TOO LATE TOMORROW by Grace Gelvin Kisinger


Email this review


The question of going seady is subjected to the usual round of pros and cons with the latter soaring to righteous victory in this murky dramatization of what can happen when.... Peggy Riddle, senior in a small town high school, is inhibited by her parents' rigid regulations regarding dating and going steady. Already beau Ricky is showing signs of strain. When Donna, Peggy's best friend elopes with Fred, foregoing graduation for housekeeping, Peggy is sure her parents' values are distorted.

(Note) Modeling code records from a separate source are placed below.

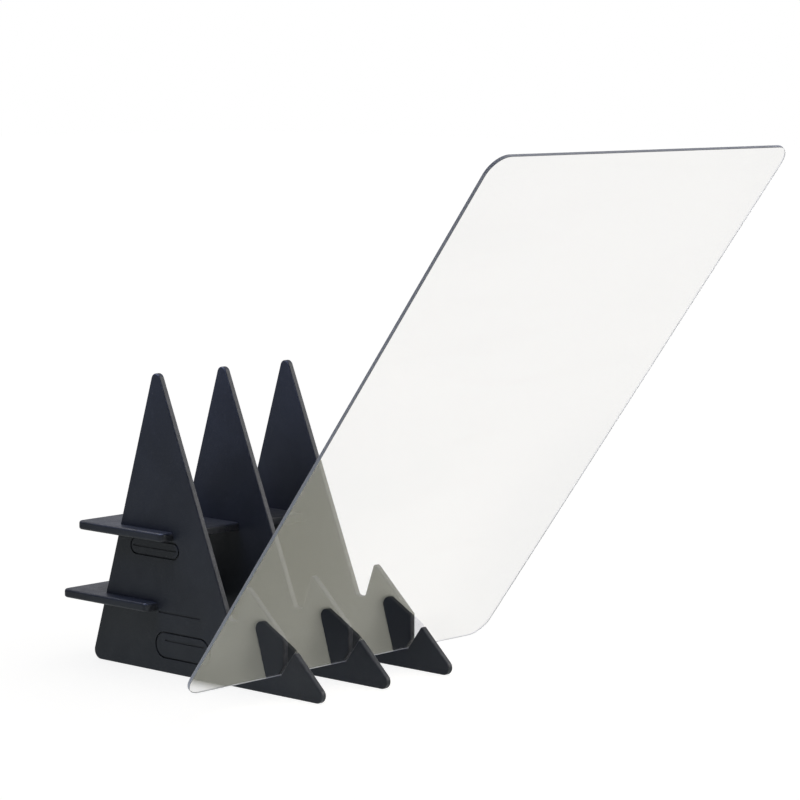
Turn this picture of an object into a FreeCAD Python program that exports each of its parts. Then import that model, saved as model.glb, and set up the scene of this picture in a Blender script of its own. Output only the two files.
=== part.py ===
import FreeCAD, Part
import math
import os

# Optical tracing board: three toothed uprights in a row, two cross bars that push into
# them from behind, and a clear reflecting sheet that leans forward in their front slots.
# Units are millimetres and degrees. +X points to the paper, +Y runs along the row of
# uprights and +Z is up. The origin is on the floor, midway along the middle upright's base.

# ---------------------------------------------------------------- driving dimensions

# Uprights. Their outline is measured from the rear foot, to the sharp corners.
UPRIGHT_NAMES = ("upright_left", "upright_middle", "upright_right")
UPRIGHT_PITCH = 40.0        # centre to centre along Y
UPRIGHT_THICK = 3.0
UPRIGHT_EDGE_R = 0.6        # moulded softening of both faces' outlines
BASE_LENGTH = 146.9         # rear foot to toe
FOOT_R = 4.0
TOE_R = 3.3
APEX_X = 41.3
APEX_Z = 136.6
APEX_R = 2.8
FRONT_ANGLE = 67.3          # the long front edge that a phone leans on

# Phone notch, between the long front edge and the rear tooth.
NOTCH_Z = 29.3
NOTCH_FRONT_X = 91.1
NOTCH_R = 2.0
REAR_TOOTH_BACK_ANGLE = 70.5
REAR_TOOTH_SLOPE = 42.5
REAR_TOOTH_R = 1.1

# Panel slot, between the rear tooth's upright wall and the front tooth.
SLOT_WALL_X = 118.8
SLOT_WALL_TOP = 25.1
SLOT_WALL_R = 0.8
SLOT_FRONT_GAP = 0.1        # panel to the front tooth
SLOT_REAR_GAP = 0.45        # panel to the slot's rear wall
SLOT_FLOOR_GAP = 0.05
FRONT_TOOTH_SLOPE = 43.3
FRONT_TOOTH_R = 0.8

# Reflector panel. Its foot is the lower corner of its forward and downward face.
PANEL_ANGLE = 53.7
PANEL_FOOT_X = 117.6
PANEL_FOOT_Z = 8.85
PANEL_LENGTH = 278.0        # along the slope
PANEL_WIDTH = 187.0         # along Y
PANEL_THICK = 1.5
PANEL_CORNER_R = 9.0
PANEL_EDGE_R = 0.25
PANEL_Y_OFFSET = -4.6       # it stands a little off centre in its slots

# Cross bars. Rear edge and top face of each, measured from the rear foot.
BARS = {
    "cross_bar_upper": {"rear_x": -2.9, "top_z": 62.5},
    "cross_bar_lower": {"rear_x": -12.9, "top_z": 30.6},
}
BAR_DEPTH = 55.4            # along X
BAR_LENGTH = 95.6           # along Y
BAR_THICK = 3.9
BAR_CORNER_R = 3.0
BAR_EDGE_R = 1.1
BAR_NOTCH_DEPTH = 17.2      # from the bar's front edge, as deep as half its overlap
HALVING_GAP = 0.05          # between a bar and an upright, each side

# Shallow grooves on the left upright's outer face. Rings: centre, length and height.
RING_GROOVES = (
    {"x": 40.9, "z": 54.2, "length": 31.0, "height": 7.8},
    {"x": 58.2, "z": 12.3, "length": 34.0, "height": 12.0},
)
RING_DEPTH = 0.8
# Straight grooves: centre and length. The first two lie inside the rings.
LINE_GROOVES = (
    {"x": 41.0, "z": 54.4, "length": 27.4},
    {"x": 59.6, "z": 14.4, "length": 24.4},
    {"x": 56.3, "z": 26.6, "length": 26.0},
)
LINE_DEPTH = 0.4
GROOVE_WIDTH = 0.8

# ---------------------------------------------------------------- worked out from them

MID_BASE = BASE_LENGTH / 2.0
SLOPE_X = math.cos(math.radians(PANEL_ANGLE))
SLOPE_Z = math.sin(math.radians(PANEL_ANGLE))
CUT_MARGIN = 20.0           # how far a cutting tool overshoots the plate that it opens


def meet(point_a, angle_a, point_b, angle_b):
    """The crossing of two lines in the XZ plane, each through a point at an angle."""
    ax, az = math.cos(math.radians(angle_a)), math.sin(math.radians(angle_a))
    bx, bz = math.cos(math.radians(angle_b)), math.sin(math.radians(angle_b))
    dx, dz = point_b[0] - point_a[0], point_b[1] - point_a[1]
    along = (dx * bz - dz * bx) / (ax * bz - az * bx)
    return (point_a[0] + along * ax, point_a[1] + along * az)


def rounded_wire(corners):
    """A closed wire through (vector, radius) corners, each with a tangent arc."""
    stretches = []
    for i, (corner, radius) in enumerate(corners):
        to_last = (corners[i - 1][0] - corner).normalize()
        to_next = (corners[(i + 1) % len(corners)][0] - corner).normalize()
        half = to_last.getAngle(to_next) / 2.0
        if radius == 0.0:
            stretches.append((corner, None, corner))
            continue
        reach = radius / math.tan(half)
        bisector = (to_last + to_next).normalize()
        middle = corner + bisector * (radius / math.sin(half) - radius)
        stretches.append((corner + to_last * reach, middle, corner + to_next * reach))
    edges = []
    for i, (start, middle, end) in enumerate(stretches):
        if middle is not None:
            edges.append(Part.Arc(start, middle, end).toShape())
        following = stretches[(i + 1) % len(stretches)][0]
        edges.append(Part.LineSegment(end, following).toShape())
    return Part.Wire(edges)


def prism(wire, travel):
    """The solid swept by a closed flat wire along a straight vector."""
    return Part.Face(wire).extrude(travel)


def soften_outline(solid, face_axis, radius):
    """Round the outline edges of the two faces that look along +/- face_axis."""
    edges = []
    for face in solid.Faces:
        flat = isinstance(face.Surface, Part.Plane)
        if flat and abs(face.normalAt(0, 0).dot(face_axis)) > 0.999:
            edges.extend(face.Edges)
    return solid.makeFillet(radius, edges)


# ---------------------------------------------------------------- uprights

def upright_corners():
    """The plate's outline from the rear foot round by the toe, teeth and apex."""
    toe = (BASE_LENGTH, 0.0)
    apex = (APEX_X, APEX_Z)
    foot = (PANEL_FOOT_X, PANEL_FOOT_Z)
    front_wall = (foot[0] + SLOT_FRONT_GAP * SLOPE_Z, foot[1] - SLOT_FRONT_GAP * SLOPE_X)
    behind = PANEL_THICK + SLOT_REAR_GAP
    rear_wall = (foot[0] - behind * SLOPE_Z, foot[1] + behind * SLOPE_X)
    floor = (0.0, PANEL_FOOT_Z - SLOT_FLOOR_GAP)
    wall_top = (SLOT_WALL_X, SLOT_WALL_TOP)
    notch_front = (NOTCH_FRONT_X, NOTCH_Z)
    return [
        ((0.0, 0.0), FOOT_R),
        (toe, TOE_R),
        (meet(toe, 180.0 - FRONT_TOOTH_SLOPE, front_wall, PANEL_ANGLE), FRONT_TOOTH_R),
        (meet(floor, 0.0, front_wall, PANEL_ANGLE), 0.0),
        (meet(floor, 0.0, rear_wall, PANEL_ANGLE), 0.0),
        (meet(wall_top, 90.0, rear_wall, PANEL_ANGLE), 0.0),
        (wall_top, SLOT_WALL_R),
        (meet(wall_top, 180.0 - REAR_TOOTH_SLOPE, notch_front, REAR_TOOTH_BACK_ANGLE),
         REAR_TOOTH_R),
        (notch_front, NOTCH_R),
        (meet(notch_front, 0.0, apex, 180.0 - FRONT_ANGLE), NOTCH_R),
        (apex, APEX_R),
    ]


def obround(groove, length, height, depth):
    """A solid stadium about a groove's centre, from the plane Y = 0 to its depth."""
    radius = height / 2.0 - 1e-3
    corners = []
    for side_x, side_z in ((-1, -1), (1, -1), (1, 1), (-1, 1)):
        x = groove["x"] - MID_BASE + side_x * length / 2.0
        z = groove["z"] + side_z * height / 2.0
        corners.append((FreeCAD.Vector(x, 0.0, z), radius))
    return prism(rounded_wire(corners), FreeCAD.Vector(0.0, depth, 0.0))


def groove_cutters():
    """Cutters for the ring-shaped and the straight grooves, all starting at Y = 0."""
    cutters = []
    for groove in RING_GROOVES:
        length, height = groove["length"], groove["height"]
        outer = obround(groove, length, height, RING_DEPTH)
        inner = obround(groove, length - 2.0 * GROOVE_WIDTH, height - 2.0 * GROOVE_WIDTH,
                        RING_DEPTH)
        cutters.append(outer.cut(inner))
    for groove in LINE_GROOVES:
        cutters.append(obround(groove, groove["length"], GROOVE_WIDTH, LINE_DEPTH))
    return cutters


def bar_slot_cutter(bar):
    """The slot that one cross bar needs, open at the upright's rear edge."""
    slot_end = bar["rear_x"] + BAR_DEPTH - BAR_NOTCH_DEPTH + HALVING_GAP
    start_x = bar["rear_x"] - CUT_MARGIN
    height = BAR_THICK + 2.0 * HALVING_GAP
    corner = FreeCAD.Vector(start_x - MID_BASE, -CUT_MARGIN,
                            bar["top_z"] - BAR_THICK - HALVING_GAP)
    return Part.makeBox(slot_end - start_x, 2.0 * CUT_MARGIN, height, corner)


def make_upright():
    """One toothed plate, centred on Y = 0."""
    near_face = -UPRIGHT_THICK / 2.0
    corners = []
    for (x, z), radius in upright_corners():
        corners.append((FreeCAD.Vector(x - MID_BASE, near_face, z), radius))
    plate = prism(rounded_wire(corners), FreeCAD.Vector(0.0, UPRIGHT_THICK, 0.0))
    plate = soften_outline(plate, FreeCAD.Vector(0.0, 1.0, 0.0), UPRIGHT_EDGE_R)
    for bar in BARS.values():
        plate = plate.cut(bar_slot_cutter(bar))
    return plate


def place_uprights(plate):
    """Three copies of the plate in a row along Y, the first with grooves in its outer face."""
    uprights = {}
    for i, name in enumerate(UPRIGHT_NAMES):
        copy = plate.copy()
        copy.translate(FreeCAD.Vector(0.0, (i - 1) * UPRIGHT_PITCH, 0.0))
        uprights[name] = copy
    outer_name = UPRIGHT_NAMES[0]
    outer_face = -UPRIGHT_PITCH - UPRIGHT_THICK / 2.0
    for cutter in groove_cutters():
        cutter.translate(FreeCAD.Vector(0.0, outer_face, 0.0))
        uprights[outer_name] = uprights[outer_name].cut(cutter)
    return uprights


# ---------------------------------------------------------------- cross bars

def make_cross_bar(bar):
    """A flat plate with a notch in its front edge for each upright."""
    rear_x = bar["rear_x"] - MID_BASE
    front_x = rear_x + BAR_DEPTH
    bottom_z = bar["top_z"] - BAR_THICK
    half = BAR_LENGTH / 2.0
    corners = []
    for x, y in ((rear_x, -half), (front_x, -half), (front_x, half), (rear_x, half)):
        corners.append((FreeCAD.Vector(x, y, bottom_z), BAR_CORNER_R))
    plate = prism(rounded_wire(corners), FreeCAD.Vector(0.0, 0.0, BAR_THICK))
    plate = soften_outline(plate, FreeCAD.Vector(0.0, 0.0, 1.0), BAR_EDGE_R)
    notch_width = UPRIGHT_THICK + 2.0 * HALVING_GAP
    for i in range(len(UPRIGHT_NAMES)):
        centre_y = (i - 1) * UPRIGHT_PITCH
        corner = FreeCAD.Vector(front_x - BAR_NOTCH_DEPTH, centre_y - notch_width / 2.0,
                                bottom_z - CUT_MARGIN)
        notch = Part.makeBox(BAR_NOTCH_DEPTH + CUT_MARGIN, notch_width,
                             BAR_THICK + 2.0 * CUT_MARGIN, corner)
        plate = plate.cut(notch)
    return plate


# ---------------------------------------------------------------- reflector panel

def make_panel():
    """The sheet, drawn along its slope from the foot and as thick as its upper side."""
    foot = FreeCAD.Vector(PANEL_FOOT_X - MID_BASE, PANEL_Y_OFFSET, PANEL_FOOT_Z)
    up_slope = FreeCAD.Vector(SLOPE_X, 0.0, SLOPE_Z) * PANEL_LENGTH
    sideways = FreeCAD.Vector(0.0, PANEL_WIDTH / 2.0, 0.0)
    to_upper_face = FreeCAD.Vector(-SLOPE_Z, 0.0, SLOPE_X)
    corners = []
    for corner in (foot - sideways, foot + sideways, foot + sideways + up_slope,
                   foot - sideways + up_slope):
        corners.append((corner, PANEL_CORNER_R))
    sheet = prism(rounded_wire(corners), to_upper_face * PANEL_THICK)
    return soften_outline(sheet, to_upper_face, PANEL_EDGE_R)


def main():
    nodes = place_uprights(make_upright())
    for name, bar in BARS.items():
        nodes[name] = make_cross_bar(bar)
    nodes["reflector_panel"] = make_panel()
    os.makedirs("parts", exist_ok=True)
    for name, shape in nodes.items():
        solid = shape.Solids[0]
        solid.exportStep(os.path.join("parts", name + ".step"))
        print(name, "valid", solid.isValid(), "solids", len(shape.Solids),
              "volume_mm3", round(solid.Volume, 1))


if __name__ == "__main__":
    main()
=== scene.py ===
import math

import bmesh
import bpy
from mathutils import Matrix, Vector


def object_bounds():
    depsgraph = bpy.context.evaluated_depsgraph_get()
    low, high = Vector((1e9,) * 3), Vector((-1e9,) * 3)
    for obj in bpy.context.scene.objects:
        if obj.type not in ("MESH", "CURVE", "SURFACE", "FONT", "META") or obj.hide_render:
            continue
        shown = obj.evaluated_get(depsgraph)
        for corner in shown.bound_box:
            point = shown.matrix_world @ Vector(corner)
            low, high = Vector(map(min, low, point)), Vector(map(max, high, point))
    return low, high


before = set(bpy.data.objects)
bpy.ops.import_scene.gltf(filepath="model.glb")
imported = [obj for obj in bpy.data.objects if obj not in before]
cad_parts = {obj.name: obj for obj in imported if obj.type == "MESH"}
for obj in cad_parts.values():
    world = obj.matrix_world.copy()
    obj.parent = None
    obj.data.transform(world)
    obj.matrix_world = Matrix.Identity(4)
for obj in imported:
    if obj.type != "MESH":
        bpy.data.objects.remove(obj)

# Looks for the optical tracing board: moulded black plastic uprights and cross bars, and
# a clear acrylic sheet with a partly reflecting face, on a white studio floor.
# Metres, in the part's own frame: +X towards the paper, +Y along the row, +Z up.
# Every visible piece is the CAD node itself, so this script adds materials, floor,
# lights and camera, and no shapes of its own.

MM = 0.001
CAD_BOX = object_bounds()

PANEL = "reflector_panel"
PLASTIC_NODES = sorted(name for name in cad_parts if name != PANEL)
PANEL_SLOPE = math.radians(53.7)
PANEL_NORMAL = Vector((-math.sin(PANEL_SLOPE), 0.0, math.cos(PANEL_SLOPE)))
PANEL_DOWN = Vector((-math.cos(PANEL_SLOPE), 0.0, -math.sin(PANEL_SLOPE)))
ALONG_ROW = Vector((0.0, 1.0, 0.0))

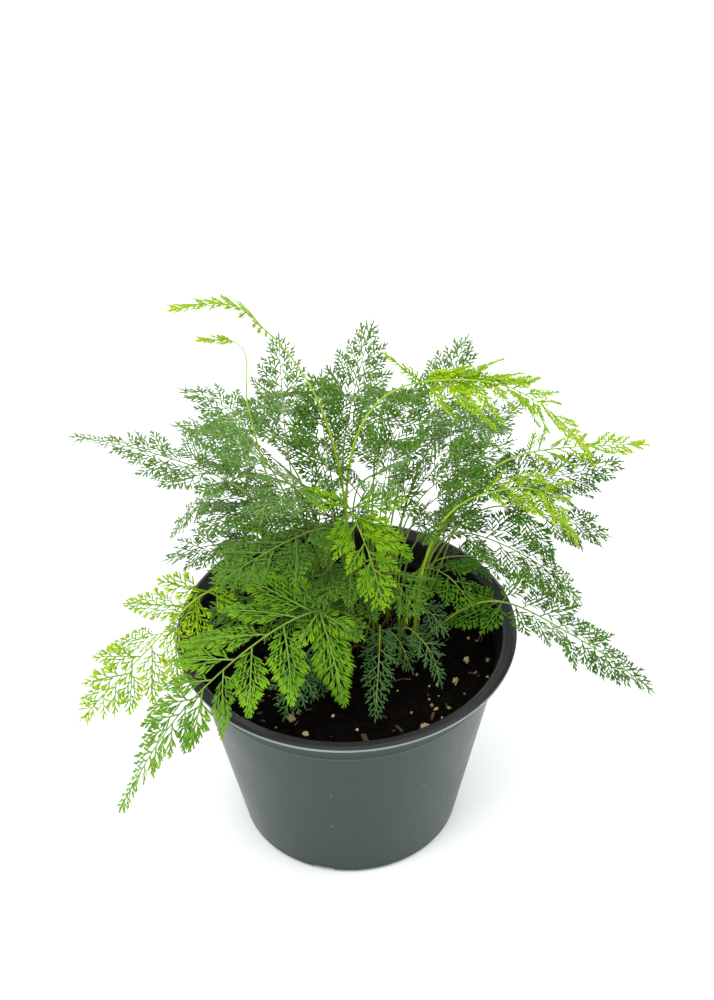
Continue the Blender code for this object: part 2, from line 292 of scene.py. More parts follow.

Having broken off with Ricky, Peggy's situation is grim in comparison to Donna's ldyllic state of happiness. Not until Donna's bliss dissolves into tears of confessed misery as Peggy learns that her life is one round of housework, television and debts (with bowls of potato chips thrown in for compensation), does Mrs. Riddle's advice take on new meaning. ""Going steady (warns mama) imposes an arbitrary propinquity on a boy and girl, and propinquity in turn can lead to infatuation. And it's so easy at 17 or 18 to mistake infatuation for love"". Well three cheers for mama's vocabulary, though her style will never win converts from the Splendor in the Grass school. Naturally Ricky returns, wiser if tamer, and Peggy of course sees the light. Cliche and incredulity vie for first place in the list of flaws here with Grace Gelvin Kisinger's homemade style running a close second. Too Late Tomorrow was too late yesterday as well.